Given task: The listing below should be copied in full, word for word.

Information provided:
** START **
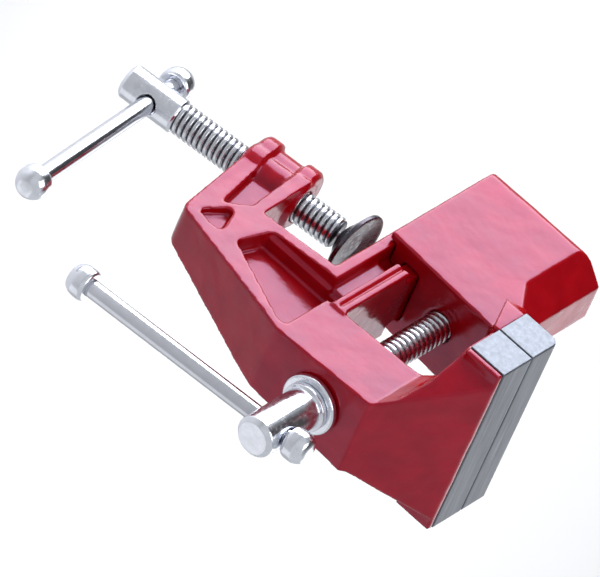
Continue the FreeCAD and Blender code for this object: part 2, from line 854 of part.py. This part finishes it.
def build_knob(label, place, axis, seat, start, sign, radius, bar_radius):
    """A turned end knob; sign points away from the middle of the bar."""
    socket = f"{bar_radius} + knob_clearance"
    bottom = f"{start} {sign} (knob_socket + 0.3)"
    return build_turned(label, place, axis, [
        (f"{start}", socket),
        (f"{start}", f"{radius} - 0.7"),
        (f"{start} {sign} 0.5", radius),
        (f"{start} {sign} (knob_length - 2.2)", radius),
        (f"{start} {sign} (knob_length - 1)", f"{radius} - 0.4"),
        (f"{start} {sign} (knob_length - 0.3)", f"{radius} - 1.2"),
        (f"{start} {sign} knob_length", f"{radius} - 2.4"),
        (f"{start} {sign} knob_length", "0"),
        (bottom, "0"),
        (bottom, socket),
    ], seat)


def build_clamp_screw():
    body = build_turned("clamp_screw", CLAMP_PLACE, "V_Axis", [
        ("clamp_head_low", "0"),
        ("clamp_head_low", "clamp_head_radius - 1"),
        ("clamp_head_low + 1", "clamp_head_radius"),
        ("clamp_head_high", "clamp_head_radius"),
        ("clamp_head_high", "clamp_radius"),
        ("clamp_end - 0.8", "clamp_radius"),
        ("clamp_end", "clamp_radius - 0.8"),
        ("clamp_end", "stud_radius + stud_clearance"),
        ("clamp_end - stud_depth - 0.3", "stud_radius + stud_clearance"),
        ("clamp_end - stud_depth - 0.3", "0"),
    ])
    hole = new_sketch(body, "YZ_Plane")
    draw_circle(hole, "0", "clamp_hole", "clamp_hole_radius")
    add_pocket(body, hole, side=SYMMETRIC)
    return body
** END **
Exercise output:
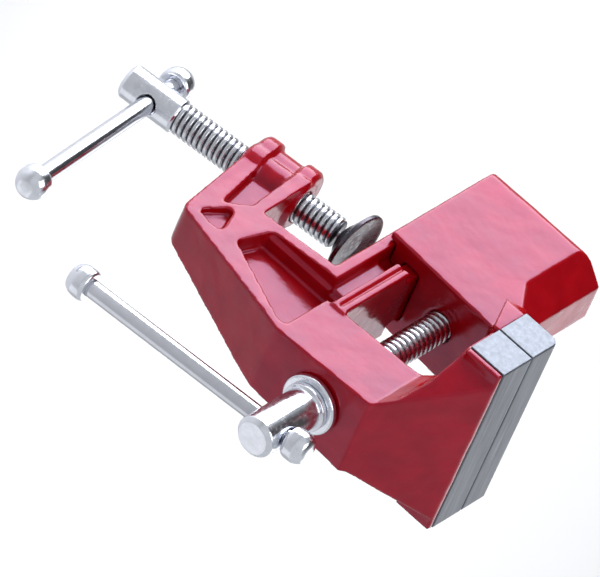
Continue the FreeCAD and Blender code for this object: part 2, from line 854 of part.py. This part finishes it.
def build_knob(label, place, axis, seat, start, sign, radius, bar_radius):
    """A turned end knob; sign points away from the middle of the bar."""
    socket = f"{bar_radius} + knob_clearance"
    bottom = f"{start} {sign} (knob_socket + 0.3)"
    return build_turned(label, place, axis, [
        (f"{start}", socket),
        (f"{start}", f"{radius} - 0.7"),
        (f"{start} {sign} 0.5", radius),
        (f"{start} {sign} (knob_length - 2.2)", radius),
        (f"{start} {sign} (knob_length - 1)", f"{radius} - 0.4"),
        (f"{start} {sign} (knob_length - 0.3)", f"{radius} - 1.2"),
        (f"{start} {sign} knob_length", f"{radius} - 2.4"),
        (f"{start} {sign} knob_length", "0"),
        (bottom, "0"),
        (bottom, socket),
    ], seat)


def build_clamp_screw():
    body = build_turned("clamp_screw", CLAMP_PLACE, "V_Axis", [
        ("clamp_head_low", "0"),
        ("clamp_head_low", "clamp_head_radius - 1"),
        ("clamp_head_low + 1", "clamp_head_radius"),
        ("clamp_head_high", "clamp_head_radius"),
        ("clamp_head_high", "clamp_radius"),
        ("clamp_end - 0.8", "clamp_radius"),
        ("clamp_end", "clamp_radius - 0.8"),
        ("clamp_end", "stud_radius + stud_clearance"),
        ("clamp_end - stud_depth - 0.3", "stud_radius + stud_clearance"),
        ("clamp_end - stud_depth - 0.3", "0"),
    ])
    hole = new_sketch(body, "YZ_Plane")
    draw_circle(hole, "0", "clamp_hole", "clamp_hole_radius")
    add_pocket(body, hole, side=SYMMETRIC)
    return body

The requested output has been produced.